- A CA judge recommends approval for Verizon/Frontier but thinks more DEI commitments are needed
- Notably, the judge determined Verizon’s letter to the FCC doesn’t conflict with state diversity laws
- It’s now more likely regulators approve the deal before the DoJ’s expiration date, said NSR Policy Analyst Blair Levin
Verizon’s Frontier deal is on the verge of landing regulatory approval from California, despite the operator dropping diversity, equity and inclusion (DEI) policies. Still, the state wants to issue some more requirements related to workforce and diversity.
An Administrative Law Judge this week recommended the California Public Utilities Commission (CPUC) approve the transaction, on the condition that Verizon establishes a recruiting pipeline that aims to hire “underrepresented populations” and meets periodically with state officials regarding procurement, employee retention and recruitment.
Other requirements include maintaining Frontier’s small business accelerator program for five years and conducting quarterly employee satisfaction surveys that contain questions related to inclusion.
Notably, the judge determined Verizon’s commitment to the Federal Communications Commission (FCC) doesn’t conflict with California DEI laws as long as those additional conditions are met.
“We find that the commitments in the Verizon-FCC letter can be consistent with California law when taken along with additional commitments and requirements as detailed in Ordering Paragraphs 2-31,” wrote the judge.
Verizon, like AT&T and T-Mobile, sent a letter to FCC chair Brendan Carr confirming it would drop DEI programs and policies, which was the key issue for California regulators.
“It is not done yet, but the odds favor the CPUC approving the transaction prior to the one-year anniversary of the DOJ approval, the critical date for the transaction,” said New Street Research Policy Analyst Blair Levin in a note Thursday.
The Department of Justice approved the deal on February 14, but that approval will expire after one year, upping the pressure for Verizon to settle with California so that it can close the acquisition in early 2026.

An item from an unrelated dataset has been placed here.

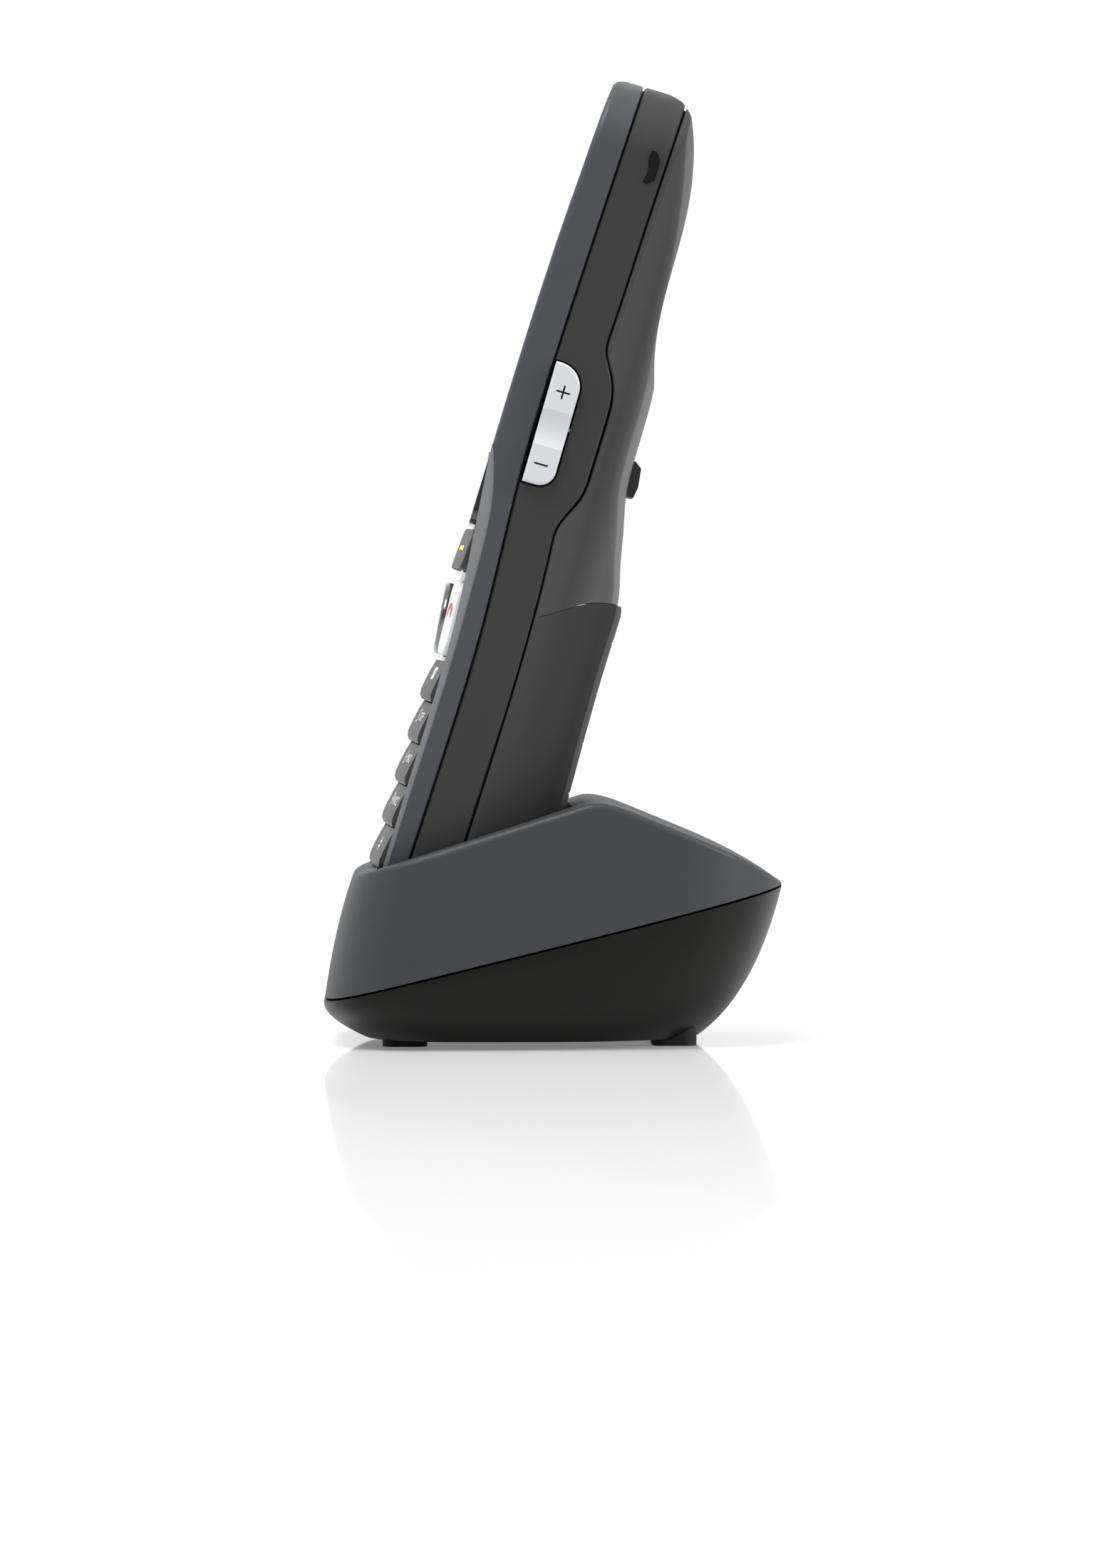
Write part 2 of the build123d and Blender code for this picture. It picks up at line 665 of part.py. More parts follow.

Verizon already agreed in September to invest $500 million in California small businesses as well as use CPUC diverse spend benchmarks. Aside from compromising on DEI, Verizon must offer $20/month broadband for 10 years after the transaction’s close and increase its planned fiber passings in the state.
The judge also recommended Verizon should be required to provide fiber backhaul services “on a non-discriminatory basis” to projects that receive funding from state and federal programs.
That, along with other buildout requirements, will likely be “acceptable” to Verizon and “not material to investors,” Levin wrote.
The low-cost internet requirement is a bit more contentious, given the telecom industry’s opposition toward rate regulation. California earlier this year introduced an affordable broadband bill, modeled after New York’s law, but that legislation was shelved due to “too much legal uncertainty” over the new Broadband Equity, Access and Deployment (BEAD) guidelines.
Per the June 6 restructured notice, subgrantees must still offer one low-cost service option but states and territories are prohibited from setting the rate of that service.
The judge further proposed that Verizon should agree not to raise the prices of its and Frontier’s low-income services for five years. CPUC could issue the final verdict next month at its January 15 voting meeting.